Terence Tao, a great proponent of letting the public at large get an idea of what goes on inside mathematics, has experimented with a number of ventures, ranging from a blog book (a book in blog form) to making a contribution to Scholarpedia, a site that aims to aggregate scholarly articles on a wiki. However, enthusiasm such as Tao’s is still largely unshared by the mathematical community.
The mathematical community has also made efforts to recognize the new challenges and opportunities provided by tools like Google Scholar. For instance, This AMS report talks of the problem of searching a vast database of content using Google Scholar, which has no way of responding to questions like “find an expository article on this topic suitable for a first-year graduate student”. Certain solutions and approaches have been suggested.
On the whole, however, it seems to me that the mathematical community (and the academic community at large) has not fully registered the implications of the changing dynamic of knowledge. That’s because mathematicians, like all other human beings, are trapped in things as they stand now, rather than things as they could be.
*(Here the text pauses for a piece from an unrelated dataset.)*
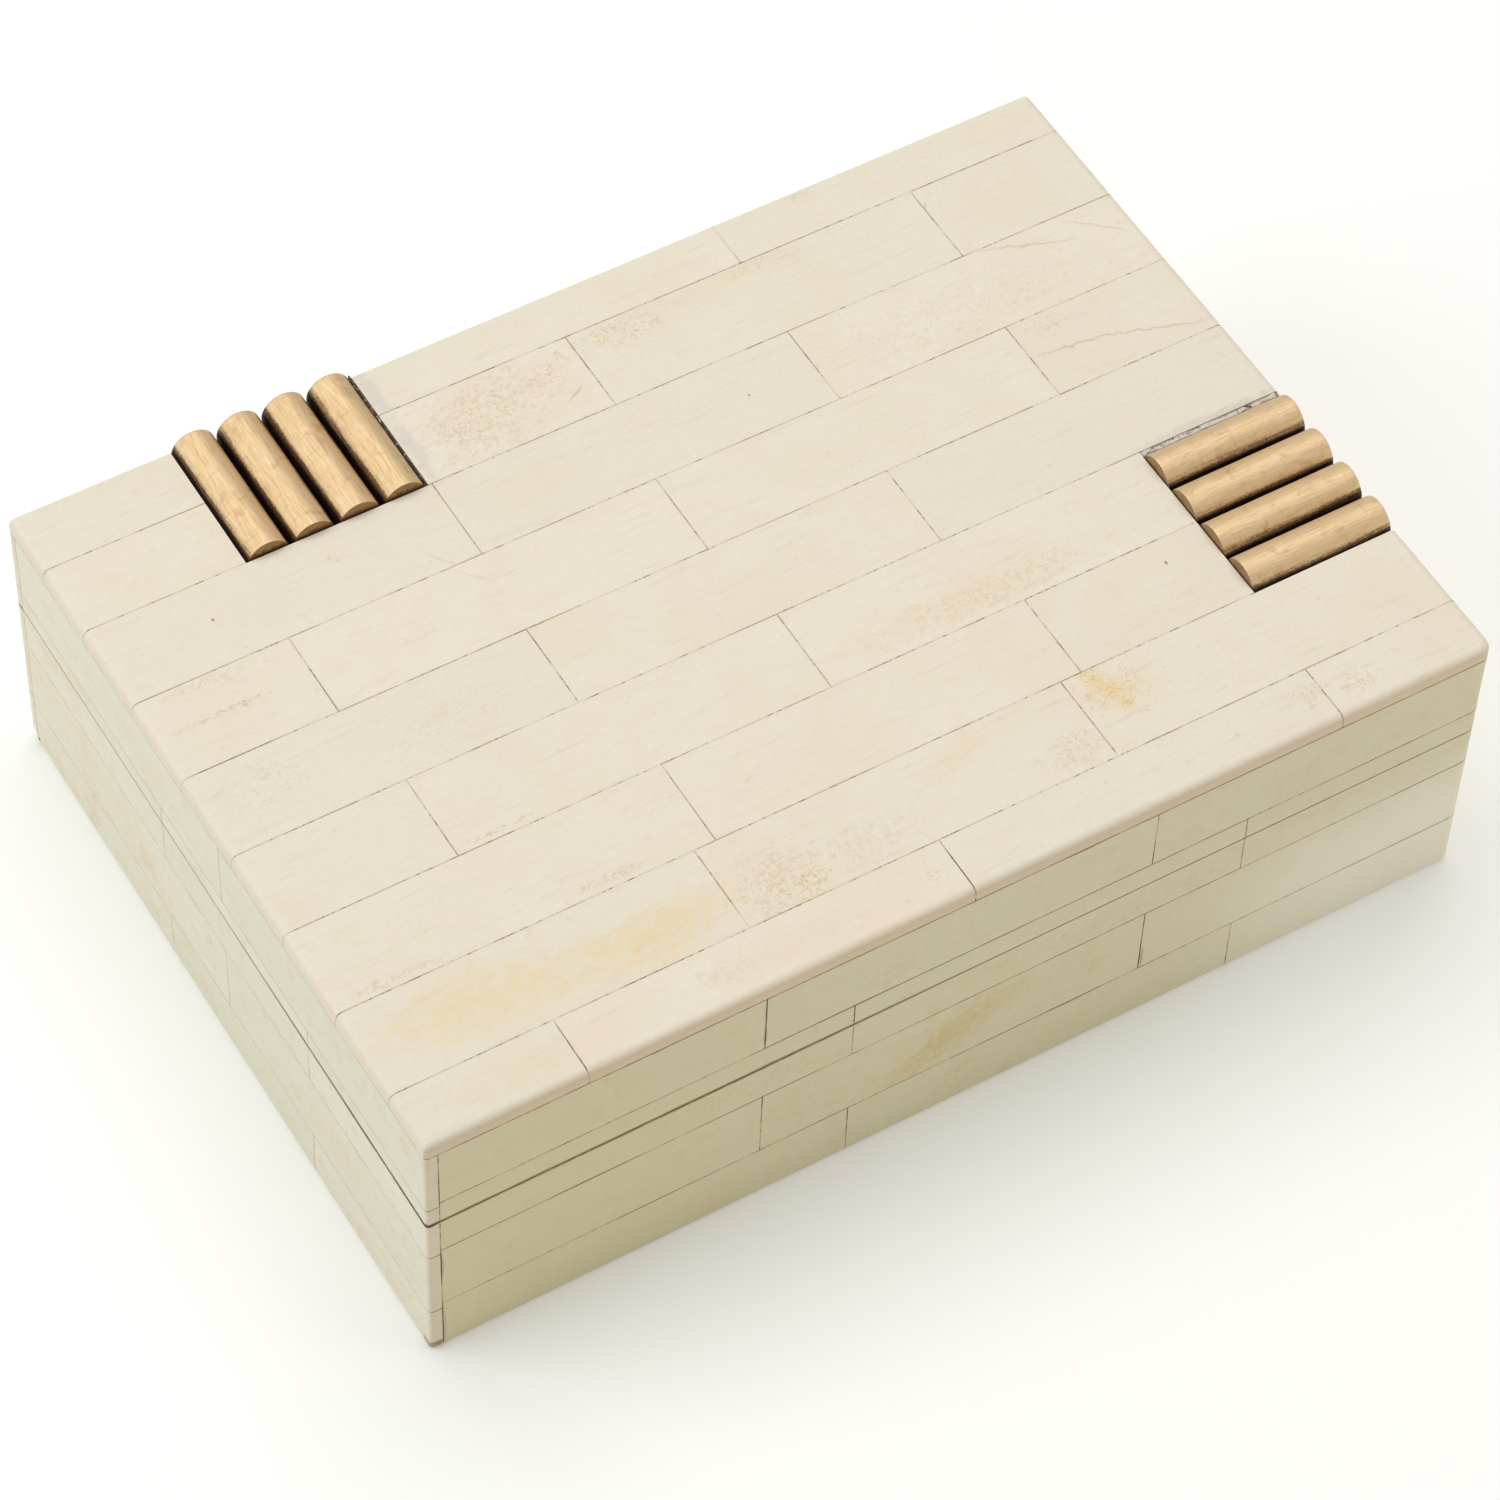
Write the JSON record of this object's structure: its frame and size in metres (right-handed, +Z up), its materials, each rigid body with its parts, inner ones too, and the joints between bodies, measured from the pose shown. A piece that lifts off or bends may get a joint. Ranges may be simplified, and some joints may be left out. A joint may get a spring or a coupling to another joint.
{
  "type": "bone inlaid jewellery box",
  "caption": "Hinged wooden box clad in running-bond bone slips, with half-round brass rods let into two edges of its lid.",
  "frame": {"origin": "centre of the felt's underside, where the box stands", "axes": "+X to the right along the hinge side, +Y from the front towards the hinges, +Z up; closed at rest"},
  "size_m": [0.178, 0.1307, 0.0541],
  "materials": {
    "bone_top": "satin polished bone, faint grain",
    "bone_walls": "satin polished bone, faint grain",
    "carcass_wood": "plain sanded softwood, stained brown",
    "rod_brass": "brushed satin with dark patina in the valleys",
    "hinge_brass": "satin",
    "velvet": "short pile velvet over card",
    "felt": "pressed felt"
  },
  "bodies": {
    "base": {"base_felt": "felt", "base_bottom_panel": "carcass_wood", "base_front_board": "carcass_wood", "base_right_board": "carcass_wood", "base_back_board": "carcass_wood", "base_left_board": "carcass_wood", "base_floor_lining": "velvet", "bone_base_front_row_1": "bone_walls", "bone_base_front_row_2": "bone_walls", "bone_base_front_row_3": "bone_walls", "bone_base_right_row_1": "bone_walls", "bone_base_right_row_2": "bone_walls", "bone_base_right_row_3": "bone_walls", "bone_base_back_row_1": "bone_walls", "bone_base_back_row_2": "bone_walls", "bone_base_back_row_3": "bone_walls", "bone_base_left_row_1": "bone_walls", "bone_base_left_row_2": "bone_walls", "bone_base_left_row_3": "bone_walls", "hinge_left_base_leaf": "hinge_brass", "hinge_right_base_leaf": "hinge_brass", "hinge_left_pin": "hinge_brass", "hinge_right_pin": "hinge_brass", "hinge_base_screws": "hinge_brass"},
    "lid": {"lid_top_panel": "carcass_wood", "lid_front_rail": "carcass_wood", "lid_right_rail": "carcass_wood", "lid_back_rail": "carcass_wood", "lid_left_rail": "carcass_wood", "lid_lining": "velvet", "bone_top_row_1": "bone_top", "bone_top_row_2": "bone_top", "bone_top_row_3": "bone_top", "bone_top_row_4": "bone_top", "bone_top_row_5": "bone_top", "bone_top_row_6": "bone_top", "bone_top_row_7": "bone_top", "bone_top_row_8": "bone_top", "bone_top_row_9": "bone_top", "bone_lid_front_row_1": "bone_walls", "bone_lid_front_row_2": "bone_walls", "bone_lid_right_row_1": "bone_walls", "bone_lid_right_row_2": "bone_walls", "bone_lid_back_row_1": "bone_walls", "bone_lid_back_row_2": "bone_walls", "bone_lid_left_row_1": "bone_walls", "bone_lid_left_row_2": "bone_walls", "brass_rod_back_1": "rod_brass", "brass_rod_back_2": "rod_brass", "brass_rod_back_3": "rod_brass", "brass_rod_back_4": "rod_brass", "brass_rod_end_1": "rod_brass", "brass_rod_end_2": "rod_brass", "brass_rod_end_3": "rod_brass", "brass_rod_end_4": "rod_brass", "hinge_left_lid_leaf": "hinge_brass", "hinge_right_lid_leaf": "hinge_brass", "hinge_lid_screws": "hinge_brass"}
  },
  "joints": [
    {"name": "lid_hinge", "type": "hinge", "parent": "base", "child": "lid", "pos_m": [0, 0.0644, 0.0326], "axis": [-1, 0, 0], "range_deg": [0, 100]}
  ]
}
This is probably best exemplified by the passive way in which mathematicians have come to accept the growing role that Google and Wikipedia have come to play, without pausing to ask, “Okay, what’s going on!” Some have transformed this passive acceptance into jumping into the fray. In the biological sciences, where funding is replete, attempts to create impressive online databases and concept collections have received more attention; for instance, there’s Wiki Professional.